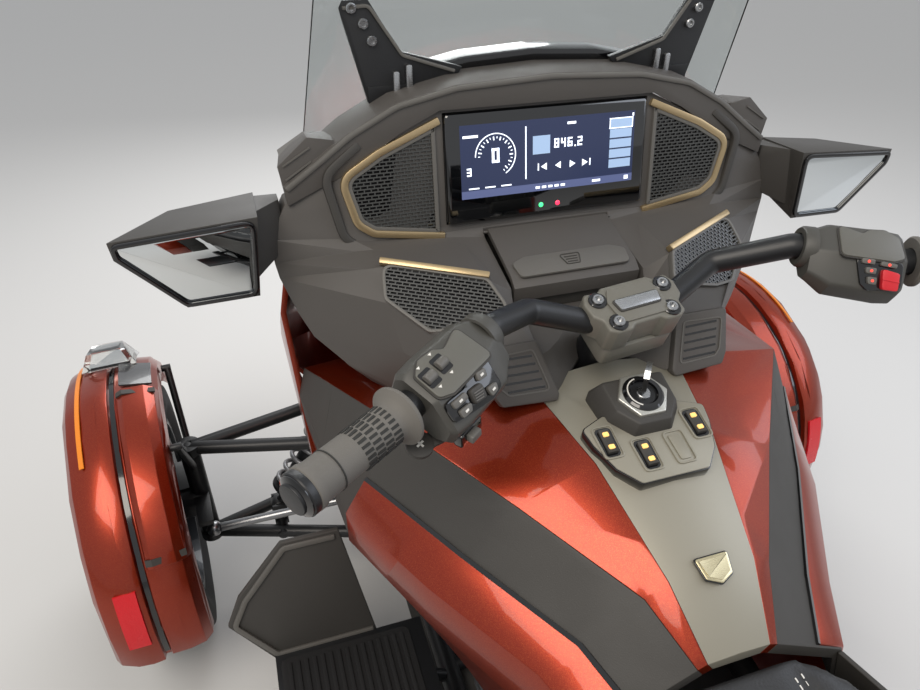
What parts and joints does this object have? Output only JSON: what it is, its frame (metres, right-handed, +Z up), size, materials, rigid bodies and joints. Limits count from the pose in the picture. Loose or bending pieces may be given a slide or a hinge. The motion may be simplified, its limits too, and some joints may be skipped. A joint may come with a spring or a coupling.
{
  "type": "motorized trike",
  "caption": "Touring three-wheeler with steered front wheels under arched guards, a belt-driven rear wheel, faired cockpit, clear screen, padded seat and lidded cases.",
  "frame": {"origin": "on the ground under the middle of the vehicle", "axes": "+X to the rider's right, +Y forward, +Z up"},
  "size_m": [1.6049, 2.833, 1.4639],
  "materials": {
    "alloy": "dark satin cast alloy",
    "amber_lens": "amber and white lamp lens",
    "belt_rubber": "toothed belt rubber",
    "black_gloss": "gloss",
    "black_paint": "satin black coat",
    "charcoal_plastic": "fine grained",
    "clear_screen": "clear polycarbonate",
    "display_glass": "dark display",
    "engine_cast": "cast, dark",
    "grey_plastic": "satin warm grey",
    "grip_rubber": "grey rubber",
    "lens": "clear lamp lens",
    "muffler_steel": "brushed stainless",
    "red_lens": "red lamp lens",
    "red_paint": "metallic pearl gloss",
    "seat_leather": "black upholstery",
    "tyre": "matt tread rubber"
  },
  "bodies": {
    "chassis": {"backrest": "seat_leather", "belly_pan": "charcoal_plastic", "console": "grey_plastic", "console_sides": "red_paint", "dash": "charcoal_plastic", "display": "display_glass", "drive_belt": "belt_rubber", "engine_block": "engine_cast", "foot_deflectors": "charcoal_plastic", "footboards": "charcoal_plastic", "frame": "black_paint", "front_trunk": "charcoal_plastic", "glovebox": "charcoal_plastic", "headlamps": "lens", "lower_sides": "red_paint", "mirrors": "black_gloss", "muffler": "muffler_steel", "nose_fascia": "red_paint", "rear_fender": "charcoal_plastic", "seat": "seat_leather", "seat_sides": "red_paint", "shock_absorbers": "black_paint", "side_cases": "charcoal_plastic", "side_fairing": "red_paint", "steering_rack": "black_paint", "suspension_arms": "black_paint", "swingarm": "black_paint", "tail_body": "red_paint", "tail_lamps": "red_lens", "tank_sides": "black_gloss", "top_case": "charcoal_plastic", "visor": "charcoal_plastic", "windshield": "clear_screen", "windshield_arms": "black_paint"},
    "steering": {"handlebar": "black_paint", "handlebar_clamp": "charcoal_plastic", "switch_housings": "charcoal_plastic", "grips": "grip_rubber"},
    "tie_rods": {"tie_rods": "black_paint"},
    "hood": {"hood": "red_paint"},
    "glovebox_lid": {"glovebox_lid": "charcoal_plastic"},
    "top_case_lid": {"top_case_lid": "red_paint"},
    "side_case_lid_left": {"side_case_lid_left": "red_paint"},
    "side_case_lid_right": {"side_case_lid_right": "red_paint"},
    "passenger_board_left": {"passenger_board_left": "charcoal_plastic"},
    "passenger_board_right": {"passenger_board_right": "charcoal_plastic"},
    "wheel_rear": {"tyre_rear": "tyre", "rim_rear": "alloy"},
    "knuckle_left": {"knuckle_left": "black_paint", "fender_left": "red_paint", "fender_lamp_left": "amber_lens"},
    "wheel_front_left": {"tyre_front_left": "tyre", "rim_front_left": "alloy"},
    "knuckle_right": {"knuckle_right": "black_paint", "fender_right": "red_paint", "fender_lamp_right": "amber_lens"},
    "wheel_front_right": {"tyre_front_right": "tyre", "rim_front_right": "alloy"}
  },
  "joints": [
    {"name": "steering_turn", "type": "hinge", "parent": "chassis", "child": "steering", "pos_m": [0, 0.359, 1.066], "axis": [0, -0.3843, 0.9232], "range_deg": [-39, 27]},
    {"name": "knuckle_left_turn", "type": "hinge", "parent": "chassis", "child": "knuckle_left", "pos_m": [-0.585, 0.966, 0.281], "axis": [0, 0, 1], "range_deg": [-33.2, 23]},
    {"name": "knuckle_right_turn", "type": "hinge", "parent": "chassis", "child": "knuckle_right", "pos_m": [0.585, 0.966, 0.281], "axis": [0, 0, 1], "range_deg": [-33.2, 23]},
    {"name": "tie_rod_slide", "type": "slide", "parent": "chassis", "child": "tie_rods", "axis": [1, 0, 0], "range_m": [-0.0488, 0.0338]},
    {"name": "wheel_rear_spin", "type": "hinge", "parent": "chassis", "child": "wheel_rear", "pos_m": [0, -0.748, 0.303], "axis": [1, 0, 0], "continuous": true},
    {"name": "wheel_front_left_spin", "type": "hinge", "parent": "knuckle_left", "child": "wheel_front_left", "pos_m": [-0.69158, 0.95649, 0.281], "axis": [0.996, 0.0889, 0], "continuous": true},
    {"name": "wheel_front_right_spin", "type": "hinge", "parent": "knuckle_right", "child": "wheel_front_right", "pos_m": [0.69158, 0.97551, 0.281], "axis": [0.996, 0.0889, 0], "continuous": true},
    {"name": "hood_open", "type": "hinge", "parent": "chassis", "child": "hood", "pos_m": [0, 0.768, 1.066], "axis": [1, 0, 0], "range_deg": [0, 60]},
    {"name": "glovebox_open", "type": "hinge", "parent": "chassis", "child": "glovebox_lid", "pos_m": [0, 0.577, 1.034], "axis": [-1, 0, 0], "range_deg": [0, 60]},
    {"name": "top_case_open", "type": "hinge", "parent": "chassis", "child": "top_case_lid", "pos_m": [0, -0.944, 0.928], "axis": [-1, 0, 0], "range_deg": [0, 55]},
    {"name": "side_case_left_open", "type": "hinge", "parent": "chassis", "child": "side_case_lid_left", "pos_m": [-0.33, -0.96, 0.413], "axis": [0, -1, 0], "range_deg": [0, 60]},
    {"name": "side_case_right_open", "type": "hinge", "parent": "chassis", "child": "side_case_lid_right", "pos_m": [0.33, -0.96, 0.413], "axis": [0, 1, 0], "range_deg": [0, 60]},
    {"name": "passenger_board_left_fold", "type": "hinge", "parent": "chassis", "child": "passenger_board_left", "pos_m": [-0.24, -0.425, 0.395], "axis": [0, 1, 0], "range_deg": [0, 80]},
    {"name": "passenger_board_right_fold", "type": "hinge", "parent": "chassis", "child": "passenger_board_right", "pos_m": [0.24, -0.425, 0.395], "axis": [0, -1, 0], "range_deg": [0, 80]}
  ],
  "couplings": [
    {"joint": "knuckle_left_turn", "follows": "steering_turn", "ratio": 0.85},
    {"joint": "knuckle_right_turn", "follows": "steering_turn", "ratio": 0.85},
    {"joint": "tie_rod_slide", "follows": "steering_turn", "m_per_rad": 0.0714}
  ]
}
----
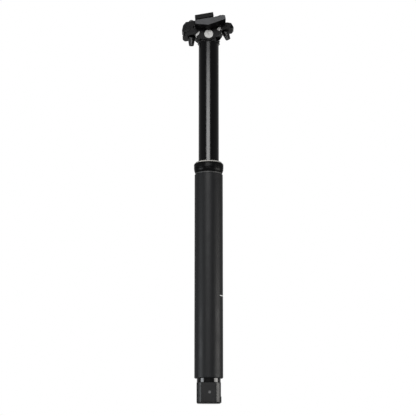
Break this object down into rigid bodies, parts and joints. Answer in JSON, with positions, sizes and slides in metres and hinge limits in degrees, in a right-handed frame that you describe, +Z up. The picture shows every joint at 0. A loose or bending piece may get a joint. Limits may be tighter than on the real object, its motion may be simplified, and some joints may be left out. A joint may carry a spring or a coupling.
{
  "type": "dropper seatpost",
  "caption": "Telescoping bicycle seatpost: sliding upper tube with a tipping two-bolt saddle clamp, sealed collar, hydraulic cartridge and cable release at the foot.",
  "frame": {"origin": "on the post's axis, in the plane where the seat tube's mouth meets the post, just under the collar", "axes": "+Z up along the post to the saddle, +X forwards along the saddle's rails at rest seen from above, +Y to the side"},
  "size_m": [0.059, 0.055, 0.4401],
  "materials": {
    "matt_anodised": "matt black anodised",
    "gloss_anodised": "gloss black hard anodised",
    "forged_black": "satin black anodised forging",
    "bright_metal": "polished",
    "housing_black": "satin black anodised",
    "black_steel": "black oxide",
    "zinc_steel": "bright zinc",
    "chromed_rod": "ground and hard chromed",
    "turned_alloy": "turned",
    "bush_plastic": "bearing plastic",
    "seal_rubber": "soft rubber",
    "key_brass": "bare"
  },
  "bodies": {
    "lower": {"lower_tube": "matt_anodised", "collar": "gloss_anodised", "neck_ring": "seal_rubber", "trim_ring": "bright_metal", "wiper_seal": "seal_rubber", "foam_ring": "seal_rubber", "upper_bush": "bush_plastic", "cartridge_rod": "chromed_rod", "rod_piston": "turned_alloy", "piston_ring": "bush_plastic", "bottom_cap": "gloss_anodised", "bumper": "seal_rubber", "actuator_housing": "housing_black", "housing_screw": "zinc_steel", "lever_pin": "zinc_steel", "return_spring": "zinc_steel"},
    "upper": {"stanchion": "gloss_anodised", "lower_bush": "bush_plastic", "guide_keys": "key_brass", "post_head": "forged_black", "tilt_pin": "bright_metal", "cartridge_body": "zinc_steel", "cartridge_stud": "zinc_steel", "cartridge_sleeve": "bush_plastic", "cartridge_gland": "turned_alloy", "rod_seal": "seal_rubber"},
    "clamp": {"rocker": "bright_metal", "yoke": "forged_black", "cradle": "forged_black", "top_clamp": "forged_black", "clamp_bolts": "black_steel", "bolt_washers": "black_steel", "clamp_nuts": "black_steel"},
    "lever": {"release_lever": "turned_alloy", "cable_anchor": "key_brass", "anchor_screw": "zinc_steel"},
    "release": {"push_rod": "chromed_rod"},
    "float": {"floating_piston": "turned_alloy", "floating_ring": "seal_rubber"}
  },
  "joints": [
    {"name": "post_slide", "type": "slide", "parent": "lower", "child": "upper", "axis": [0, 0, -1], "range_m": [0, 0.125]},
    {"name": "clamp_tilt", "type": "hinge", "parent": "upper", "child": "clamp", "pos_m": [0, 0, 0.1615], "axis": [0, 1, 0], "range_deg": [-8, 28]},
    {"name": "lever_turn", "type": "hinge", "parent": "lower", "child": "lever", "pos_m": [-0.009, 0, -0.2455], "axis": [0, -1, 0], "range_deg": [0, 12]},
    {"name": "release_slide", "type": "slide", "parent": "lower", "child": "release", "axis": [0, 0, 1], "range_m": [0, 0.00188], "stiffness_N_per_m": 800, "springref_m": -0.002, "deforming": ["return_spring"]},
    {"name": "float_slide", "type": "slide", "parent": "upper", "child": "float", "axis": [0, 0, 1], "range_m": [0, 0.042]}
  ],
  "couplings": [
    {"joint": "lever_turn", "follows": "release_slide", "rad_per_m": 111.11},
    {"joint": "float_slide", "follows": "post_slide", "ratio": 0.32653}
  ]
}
----
Copy, from the material, each line that holds the string "rigid".

What parts and joints does this object have? Output only JSON: what it is, its frame (metres, right-handed, +Z up), size, materials, rigid bodies and joints. Limits count from the pose in the picture. Loose or bending pieces may be given a slide or a hinge. The motion may be simplified, its limits too, and some joints may be skipped. A joint may come with a spring or a coupling.
Break this object down into rigid bodies, parts and joints. Answer in JSON, with positions, sizes and slides in metres and hinge limits in degrees, in a right-handed frame that you describe, +Z up. The picture shows every joint at 0. A loose or bending piece may get a joint. Limits may be tighter than on the real object, its motion may be simplified, and some joints may be left out. A joint may carry a spring or a coupling.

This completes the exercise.